An early depiction of Gurkhas by James Baillie Fraser, 1815


In 1814-16, the British East India Company fought a war against the powerful city-state of Gorkha in what is now western Nepal. Although victorious, the British were greatly impressed by the fighting qualities of their Gurkha opponents.

Under the terms of the subsequent peace treaty, large numbers of Gurkhas were permitted to volunteer for service in the Company's army. In the years that followed, they proved to be among the finest soldiers in what became the British Indian Army.

Gurkha kukri, c1814

'Their soldiers are stout, thick, well built men, in general; very active and strong for their size. They understand the use of the tulwar or sabre, and prefer close fighting, giving an onset with a loud shout: each man wears, besides his sword, a crooked, long, heavy knife, called “cookree” [kukri], which may be used in war, but is also of the greatest use in all common operations, when a knife or a hatchet is needed.'

James Baillie Fraser - 1815

Attack on the Peiwar Kotal by the 5th Gurkha Rifles, 1878

Wars in India

The Gurkhas' reputation for bravery and steadfast loyalty was enhanced during the Sikh Wars (1845-46 and 1848-49) and the Indian Mutiny (1857-59).

By the time of the Second Afghan War (1878-80), such was the fighting prowess of Gurkha regiments that they were among the first selected by the British whenever there was a crisis on the North-West Frontier or elsewhere in their Indian Empire.

Gurkhas assaulting a Sikh position, 1845

The Nusseree Battalion, 1857

The Gurkhas consist of several different ethnic groups, clans and tribes including the Khas (or Chetri), a high-caste Hindu group. Others include the Gurung, Magars, Limbus, Tamang and Rais. Most Gurkhas are either Hindu or Buddhist.

Jemadar Jangia Thapa, 5th Gurkha Regiment, 1890

Jemadar Jangia Thapa aka ‘Bullets’

Jemadar Jangia Thapa was one of Major-General Frederick Roberts' orderlies during the Second Afghan War (1878-80). He was nicknamed 'Bullets' because he was once hit on the forehead by a spent bullet that completely flattened without causing him the least discomfort.

Thapa was admitted to the Second Class of the Order of British India in April 1897. He was selected as one of the representatives for India at the inauguration of the Australian Commonwealth in January 1901.

1st Battalion, 3rd Queen Alexandra's Own Gurkha Rifles, Waziristan, 1936

First World War

Around 100,000 Gurkhas fought in the First World War (1914-18).
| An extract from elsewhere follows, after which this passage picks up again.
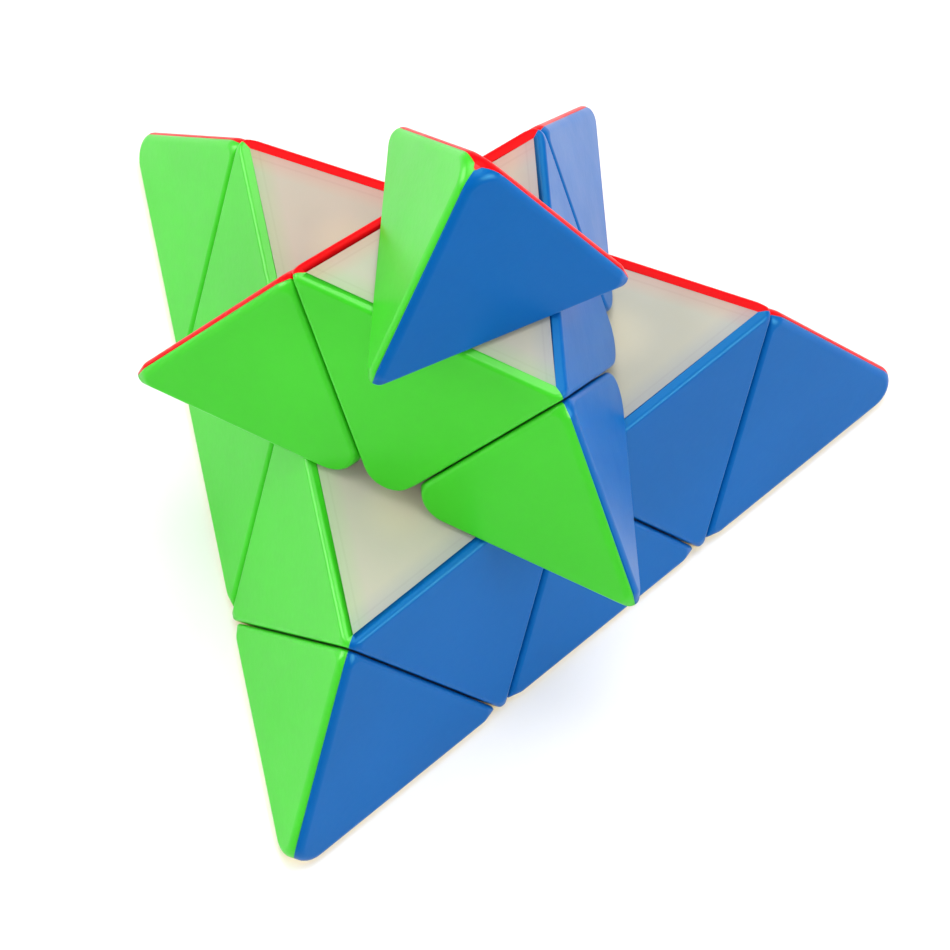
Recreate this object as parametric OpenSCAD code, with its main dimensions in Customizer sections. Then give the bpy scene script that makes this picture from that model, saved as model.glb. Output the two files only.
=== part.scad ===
// Pyramid twisty puzzle: four push-on tips, four axial centres and six edges that turn about a ball core.
// It stands on its base face, with the origin at the middle of that face and +Z up.
// Every piece is drawn round the middle of the pyramid, then turned and lifted to where it stands.

/* [Pyramid] */
// Length along one edge of the pyramid, between its sharp corners
edge_length = 102.4; // [100:0.2:106]
// Share of that length taken by a tip
tip_part = 0.347; // [0.34:0.001:0.35]
// Share of that length left outside the layer round the far corner
layer_part = 0.34; // [0.33:0.001:0.345]
// Gap between neighbouring pieces at a cut
cut_gap = 0.15; // [0.1:0.05:0.3]

/* [Turned layers] */
// How far the middle layer stands turned from the base layer
layer_turn = 52.8; // [-60:0.1:60]
// How far the top tip stands turned from the base layer
tip_turn = -16.1; // [-60:0.1:60]

/* [Coloured plates] */
// Thickness of a coloured plate
plate_thick = 1.2; // [1:0.1:1.6]
// Rounding of the pyramid's own edges, each drawn as one flat
edge_round = 1.2; // [0.8:0.1:1.4]
// Rounding of a piece's edges at a cut, each drawn as one flat
cut_round = 0.6; // [0.3:0.05:0.9]
// Rounding of a facet's corner at the middle of a face
mid_corner = 3.5; // [2:0.1:4]
// Rounding of a facet's corner on an edge of the pyramid
rim_corner = 1.4; // [1.2:0.1:2.2]
// Rounding of the pyramid's own corners
tip_corner = 3.15; // [2:0.05:3.4]
// Diameter of the pegs behind a plate
peg_dia = 2.4; // [2:0.1:2.6]
// Length of the pegs behind a plate
peg_length = 1.8; // [1.2:0.1:1.9]
// Distance of a plate's pegs from the middle of its facet
peg_reach = 3.5; // [3:0.1:4]
// Play round a peg in its socket
peg_play = 0.05; // [0.05:0.05:0.1]

/* [Mechanism] */
// Radius of the core's ball
core_radius = 8; // [7.8:0.1:8.2]
// Radius of the sphere in which the edges' feet turn
foot_radius = 16; // [15.8:0.1:16.2]
// Gap between round faces that turn on each other
ball_gap = 0.25; // [0.2:0.05:0.4]
// Reach of a core arm from the middle of the ball
arm_reach = 11; // [10.8:0.1:11.1]
// Diameter of a centre's stem
stem_dia = 6.8; // [6.4:0.1:7]
// Diameter of an axis screw
screw_dia = 2.9; // [2.6:0.1:3]
// Diameter of an axis screw's head
head_dia = 5.8; // [5:0.1:6]
// Outside diameter of an axis spring
spring_dia = 5.9; // [5.4:0.1:6.6]
// Thickness of the spring's wire
wire_dia = 0.7; // [0.6:0.05:0.8]
// Number of turns in an axis spring
spring_turns = 4.5; // [4:0.5:6]
// Diameter of a tip's snap plug
plug_dia = 8.8; // [8.4:0.1:8.9]

/* [Hidden] */
$fn = 64;
corners = [0, 1, 2, 3];
corner_names = ["top", "left", "right", "front"];
// A face lies opposite its corner: yellow is the base, opposite the top
face_names = ["yellow", "blue", "green", "red"];
face_colors = ["gold", "royalblue", "limegreen", "red"];
body_color = "ivory";
core_color = "dimgray";
metal_color = "silver";
edges = [[0, 1], [0, 2], [0, 3], [1, 2], [1, 3], [2, 3]];

// Distances from the middle of the pyramid, measured along the line to a corner
height = edge_length * sqrt(2 / 3);
face_out = height / 4;
layer_cut = (layer_part - 1 / 4) * height;
tip_cut = (3 / 4 - tip_part) * height;
corner_out = 3 * height / 4;
// Unit directions from the middle to the four corners
corner_dirs = [[0, 0, 1], lower_dir(150), lower_dir(30), lower_dir(-90)];
// Cosine of the angle between the directions of two sides that meet along an edge
tetra_lean = -1 / 3;
octa_lean = 1 / 3;
// Longer than any piece, for cutting with a flat side
side_size = 2 * edge_length;
// Small overlap that joins two shapes into one piece
overlap = 0.5;

// The core's arms and screw holes
arm_start = core_radius - 1;
arm_start_radius = 2.4;
arm_end_radius = 3.3;
screw_hole_start = 2.5;
screw_hole_radius = screw_dia / 2 + 0.05;
// The stack along each axis, from the core outward
stem_start = arm_reach + 0.15;
stem_gap = 0.05;
spring_start = 19;
spring_end = 24.5;
washer_thick = 0.5;
washer_radius = 3.6;
washer_hole_radius = 1.6;
head_start = spring_end + washer_thick;
head_thick = 1.8;
recess_width = 0.8;
recess_length = 3.6;
recess_depth = 1.1;
screw_bore_radius = screw_dia / 2 + 0.25;
spring_pocket_radius = 4.2;
thread_start = 3;
thread_end = 10.6;
thread_pitch = 0.8;
thread_depth = 0.18;
spring_sides = 6;
spring_steps = 12;
// The tip's snap plug and the pocket that it turns in
pocket_start = 28.5;
plug_start = 28.7;
plug_wall = 1.25;
plug_play = 0.15;
bead_start = 30;
bead_height = 0.8;
bead_out = 0.3;

function lower_dir(azimuth) = [cos(azimuth) * sqrt(8) / 3, sin(azimuth) * sqrt(8) / 3, -1 / 3];
function others(used) = [for (c = corners) if (len(search(c, used)) == 0) c];
function unit(v) = v / norm(v);
function sum(v, i = 0) = i < len(v) ? v[i] + sum(v, i + 1) : 0;
function tip_name(c) = str(corner_names[c], "_tip");
function center_name(c) = str(corner_names[c], "_center");
function edge_name(e) = str(corner_names[e[0]], "_", corner_names[e[1]], "_edge");
function body_name(piece) = str(piece, "_body");
function plate_name(piece, f) = str(piece, "_", face_names[f]);

// A side is a flat that bounds a piece: its outward direction, and its distance from the middle
function face_side(f) = [-corner_dirs[f], face_out];
function outer_side(c, cut) = [corner_dirs[c], cut - cut_gap / 2];
function inner_side(c, cut) = [-corner_dirs[c], -cut - cut_gap / 2];
function tip_sides(c) = concat([inner_side(c, tip_cut)], [for (f = others([c])) face_side(f)]);
function center_sides(c) = concat(
    [inner_side(c, layer_cut), outer_side(c, tip_cut)],
    [for (f = others([c])) face_side(f)],
    [for (f = others([c])) outer_side(f, layer_cut)]
);
function edge_sides(e) = concat(
    [for (c = e) inner_side(c, layer_cut)],
    [for (f = others(e)) face_side(f)]
);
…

Gurkha battalions served at Neuve Chapelle, Loos, Givenchy and Ypres on the Western Front, as well as in Mesopotamia, Persia, Palestine and Gallipoli against the Turks.
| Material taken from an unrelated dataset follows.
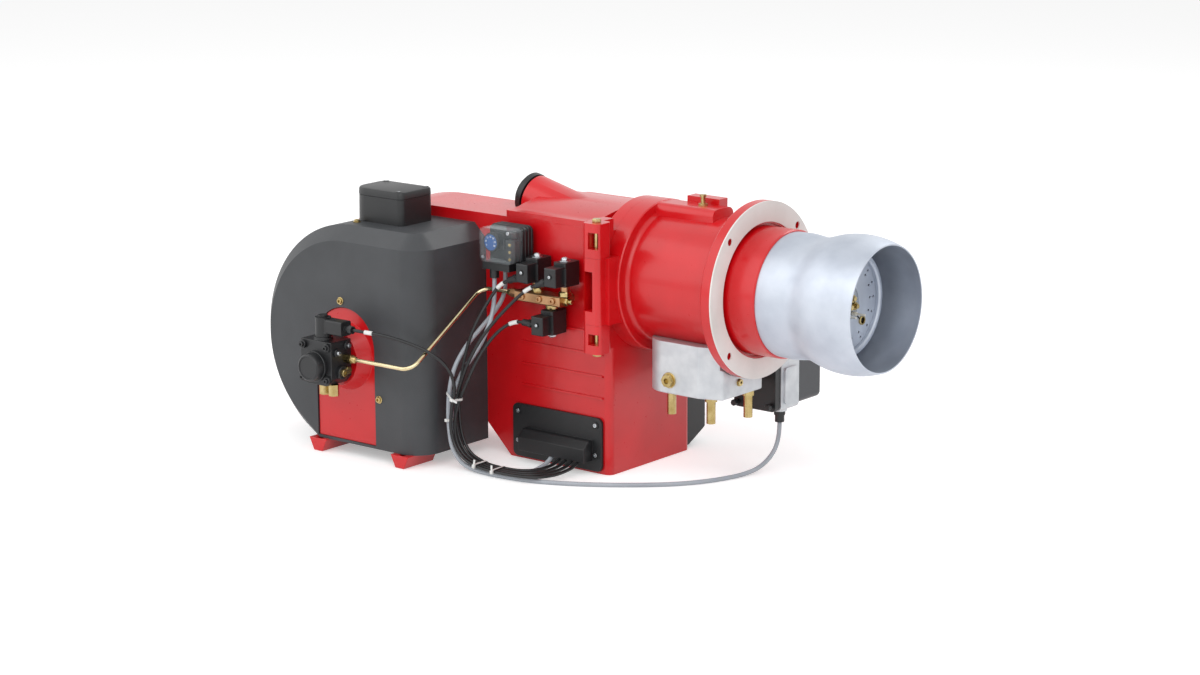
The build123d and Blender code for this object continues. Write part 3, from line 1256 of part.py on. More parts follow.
# Cover of the damper's drive, on the side away from the hinge
with BuildPart() as drive:
    with BuildSketch(Plane.YZ.offset(DRIVE_X0)) as side:
        with BuildLine():
            Polyline(
                (BOX_HALF_Y, DRIVE_Z0),
                (BOX_HALF_Y, DRIVE_Z1),
                (BOX_HALF_Y + DRIVE_D, DRIVE_Z1),
                (BOX_HALF_Y + DRIVE_D, DRIVE_Z0 + DRIVE_CUT_Z),
                (BOX_HALF_Y + DRIVE_D - DRIVE_CUT_Y, DRIVE_Z0),
                close=True,
            )
        make_face()
    extrude(amount=DRIVE_X1 - DRIVE_X0)
    fillet(drive.edges().filter_by(Axis.Z).group_by(Axis.Y)[-1], 10)
    offset(amount=-3, openings=drive.faces().sort_by(Axis.Y)[0])
finish(drive, "damper_drive_cover")


def cord(points, radius, name):
    # A cable along points chosen by hand, with bends as wide as its runs allow
    route = [Vector(*point) for point in points]
    bends = []
    for before, corner, after in zip(route, route[1:], route[2:]):
        run = min((corner - before).length, (after - corner).length)
        turn = radians((corner - before).get_angle(after - corner))
        bends.append(min(400.0, 0.45 * run / tan(turn / 2)))
    print(name, "narrowest bend", round(min(bends), 1))
    with BuildPart() as piece:
        with BuildLine():
            FilletPolyline(*points, radius=bends)
        with BuildSketch(Plane(origin=points[0], z_dir=route[1] - route[0])):
            Circle(radius)
        sweep()
    finish(piece, name)


# Cable from valve 1
cord([
    (-452.2, -190.5, -8.3), (-473.5, -190.5, -16.1), (-489, -206, -48), (-502, -224, -84),
    (-514, -238, -126), (-525, -243, -180), (-534, -244.5, -238), (-532, -245, -296),
    (-512, -245.5, -340), (-468, -244.5, -356), (-424, -244.5, -357.5), (-386, -238, -357.5),
    (-366, -212, -358), (-363, -184, -357), (-363, -158, -353), (-363, -134.5, -336),
], BLACK_R, "valve_cable_1")

# Cable from valve 2
cord([
    (-384.2, -190.5, -8.3), (-404, -190.5, -15.5), (-430, -207, -44), (-456, -226, -78),
    (-480, -242, -116), (-502, -251, -158), (-520, -254.5, -204),
    (-534, -255, -252), (-531, -255.5, -304), (-508, -254.5, -344), (-462, -254, -357),
    (-410, -254, -358), (-368, -246, -358), (-350, -216, -358.5), (-348, -186, -357.5),
    (-348, -158, -353), (-348, -134.5, -336),
], BLACK_R, "valve_cable_2")

# Cable from valve 3
cord([
    (-418, -190.5, -84), (-440, -190.5, -84), (-468, -210, -106), (-488, -238, -150),
    (-505, -256, -204), (-526, -263, -256), (-530, -264.5, -306), (-508, -264, -344),
    (-462, -263.5, -357), (-408, -263.5, -358), (-356, -256, -358), (-336, -222, -358.5),
    (-333, -188, -357.5), (-333, -158, -353), (-333, -134.5, -336),
], BLACK_R, "valve_cable_3")

# Cable from the pump's solenoid
cord([
    (-681.5, -378, -102), (-656, -378, -102), (-622, -362, -106), (-582, -344, -116),
    (-540, -324, -132), (-510, -300, -162), (-508, -282, -206), (-528, -274, -254),
    (-531, -273.5, -302), (-508, -273, -343), (-462, -273, -357), (-400, -273.5, -358),
    (-340, -264, -358), (-320, -226, -358.5), (-318, -190, -357.5), (-318, -158, -353),
    (-318, -134.5, -336),
], BLACK_R, "pump_cable")

# Grey cable from the pressure switch
cord([
    (-495, -182, -9), (-495, -182, -34), (-486, -196, -64), (-486, -212, -102),
    (-505, -224, -146), (-534, -238, -190), (-546, -252, -238), (-545, -254, -292),
    (-530, -254.5, -338), (-494, -254, -364), (-444, -254, -367), (-402, -242, -367),
    (-386, -210, -366), (-384, -182, -362), (-384, -158, -355), (-384, -135, -338),
], GREY_R, "switch_cable")

# Grey cable from the servo, along the floor and up to the hood
cord([
    (-44, 116, -279), (-44, 116, -306), (-47, 103, -338), (-53, 70, -360), (-62, 30, -367),
    (-76, -22, -367.3), (-98, -70, -367), (-132, -114, -367.4), (-178, -156, -367),
    (-234, -197, -367.3), (-292, -231, -367), (-350, -254, -367.4), (-410, -264, -367),
    (-462, -264.5, -367.3), (-508, -263.5, -362), (-537, -263, -336), (-545, -263, -290),
    (-545.5, -262, -236), (-541, -254, -184), (-530, -234, -144), (-517, -206, -112),
    (-508, -174, -84), (-504, -146, -56), (-504, -138, -26), (-504, -141, 8.4),
], GREY_R, "servo_cable")
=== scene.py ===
import json
import math

import bmesh
import bpy
from mathutils import Matrix, Vector


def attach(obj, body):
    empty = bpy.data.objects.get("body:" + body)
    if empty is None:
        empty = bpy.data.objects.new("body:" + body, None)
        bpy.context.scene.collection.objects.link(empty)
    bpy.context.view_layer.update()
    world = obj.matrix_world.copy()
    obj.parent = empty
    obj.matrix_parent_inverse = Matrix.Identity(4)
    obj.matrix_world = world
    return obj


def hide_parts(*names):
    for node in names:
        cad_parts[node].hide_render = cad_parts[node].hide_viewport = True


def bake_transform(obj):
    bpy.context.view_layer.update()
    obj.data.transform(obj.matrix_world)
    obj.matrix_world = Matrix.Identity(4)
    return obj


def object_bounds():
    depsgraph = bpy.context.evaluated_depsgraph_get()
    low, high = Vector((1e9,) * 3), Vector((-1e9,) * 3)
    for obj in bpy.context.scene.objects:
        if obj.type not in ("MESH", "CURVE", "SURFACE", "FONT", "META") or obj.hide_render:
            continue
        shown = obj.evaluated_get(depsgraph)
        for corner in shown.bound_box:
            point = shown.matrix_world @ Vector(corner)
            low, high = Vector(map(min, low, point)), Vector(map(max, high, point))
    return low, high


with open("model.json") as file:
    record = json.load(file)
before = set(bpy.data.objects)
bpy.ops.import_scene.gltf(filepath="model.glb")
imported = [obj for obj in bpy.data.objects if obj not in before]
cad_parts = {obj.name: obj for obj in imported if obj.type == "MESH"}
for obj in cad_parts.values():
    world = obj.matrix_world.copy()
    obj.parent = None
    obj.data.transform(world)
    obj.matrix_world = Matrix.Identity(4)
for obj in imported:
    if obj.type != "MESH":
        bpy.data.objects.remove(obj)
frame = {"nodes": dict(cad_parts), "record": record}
nodes = frame["nodes"]
cad_box = [list(corner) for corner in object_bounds()]


# Colours and node helpers

def linear(hex_colour):
    """An sRGB hex colour as linear red, green, blue and alpha."""
    channels = [int(hex_colour[i:i + 2], 16) / 255 for i in (1, 3, 5)]
    return [c / 12.92 if c <= 0.04045 else ((c + 0.055) / 1.055) ** 2.4 for c in channels] + [1.0]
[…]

Gurkha regiments received hundreds of gallantry awards, including three Victoria Crosses. They also suffered over 20,000 casualties.

Between the World Wars, the regiment received battle honours for the Third Afghan War in 1919, and a further two for service on the North-West Frontier (1930 and 1936-39).

'Bravest of the brave, most generous of the generous, never had country more faithful friends than you.'

Captain Ralph Turner, 3rd Queen Alexandra's Own Gurkha Rifles - 1931

Gurkhas inspect captured Japanese ordnance during the Imphal-Kohima battle, 1944

Second World War

During the Second World War (1939-45), more than 110,000 men served in 40 Gurkha battalions in the Western Desert, Italy, Greece, Malaya, Singapore and Burma. Nearly 30,000 of them were killed or wounded.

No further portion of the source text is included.